One problem the industry faces is that it has generally settled for trying to replicate what it does in print on the web, without asking what newspapers actually do.
In other words, it believed newspapers were all about stories and features with adverts next to them, so it created websites with stories and features, with adverts next to them, and assumed that would be enough.
I know things are already changing, and we shouldn’t be too pessimistic when papers like the Daily Telegraph are beginning to innovate. (See http://my.telegraph.co.uk/ - a British example because I know British papers best)
But I still wish newspapers would do more to look at what is working on the internet (and what is perhaps failing) – Facebook and Myspace, Yahoo! Answers, Flickr, successful forums from Something Awful to mumsnet, and even games (World of Warcraft is a rubbish game on its own, it works because it offers social interaction) – and looking at why they work and the lessons to be learned from them.

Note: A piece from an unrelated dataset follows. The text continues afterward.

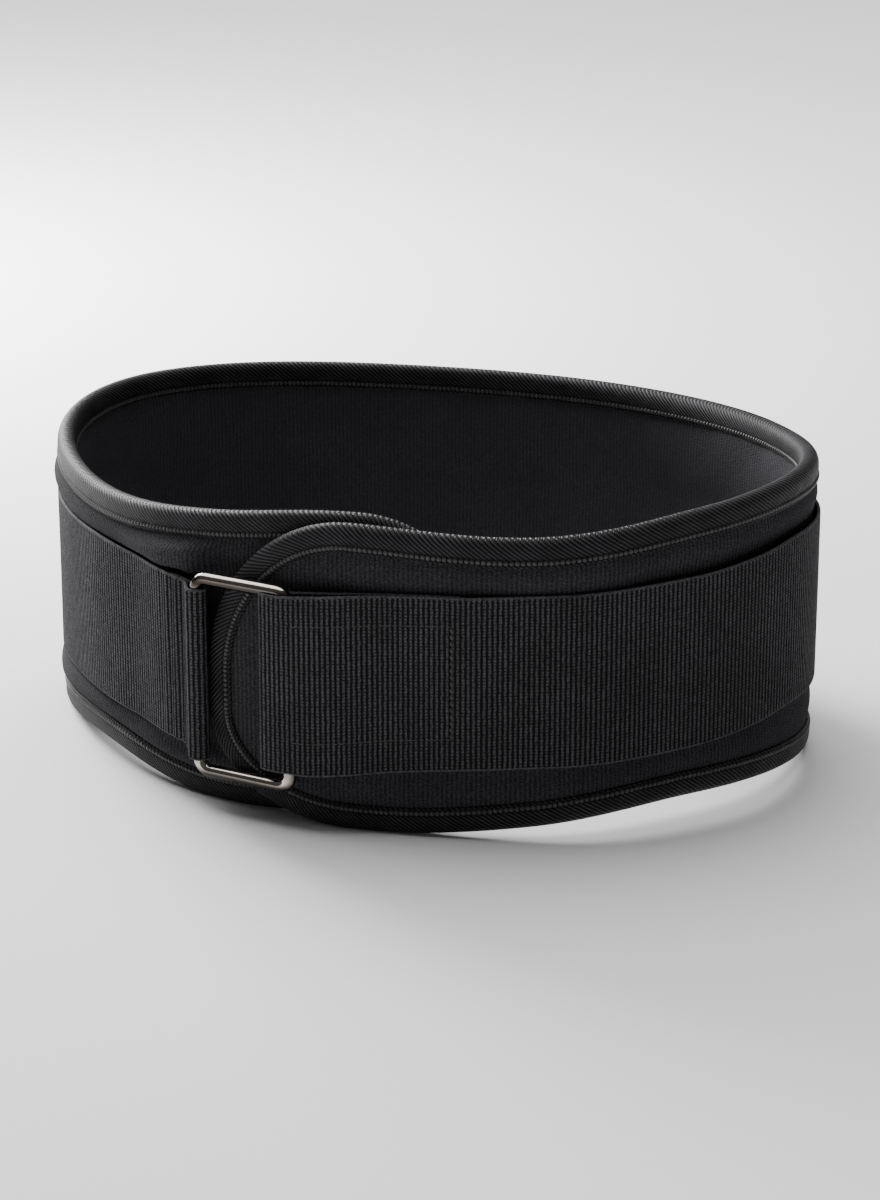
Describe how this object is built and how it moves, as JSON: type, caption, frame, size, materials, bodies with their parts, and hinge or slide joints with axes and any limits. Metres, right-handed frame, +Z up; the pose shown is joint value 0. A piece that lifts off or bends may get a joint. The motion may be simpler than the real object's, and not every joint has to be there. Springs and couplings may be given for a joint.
{
  "type": "weightlifting belt",
  "caption": "Padded fabric lifting belt closed round an empty waist: foam-cored panel with tape-bound edge and lapped round ends, ribbed support strap and wire ring.",
  "frame": {"origin": "on the surface that the belt stands on, under the middle of the whole belt", "axes": "+Z up, -Y towards the front where the ring is, +X to the viewer's right when the front is looked at"},
  "size_m": [0.3532, 0.2854, 0.1338],
  "materials": {
    "panel_fabric": "black knitted lining fabric over foam, matt, with a faint nap",
    "binding_tape": "black diagonal twill tape with a stitch row, soft sheen",
    "webbing": "black heavy webbing with upright ribs, soft sheen",
    "ring_metal": "polished nickel-plated steel wire"
  },
  "bodies": {
    "root": {"belt_panel": "panel_fabric", "edge_binding": "binding_tape", "support_strap": "webbing", "buckle_ring": "ring_metal"}
  },
  "joints": []
}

I fear that many people are still trying to learn lessons from why print newspapers worked so well 20 years ago.
Chris,
Great post. Perhaps this is one of those times that a meme that has been ascendant will finally start to disappear.
People have never bought newspapers primarily for the news. Advertising came into newspapers when steam driven presses coincided with the growth of the mass market. "Yellow" journalism took advantage of the moraility play to gather eyeballs to sell to department stores to sell mass produced stuff.
This whole thing is only about 100 years old. Before that newspapers were many things, but I think Chris has it right when he says they build communities and enable commerce.
Unfortunately this is very far away from the celebrity journalism that started in the early 70's when the career path became Pulitizer then TV pundit.
It's most likely that the emerging solutions will be some version of back to the future.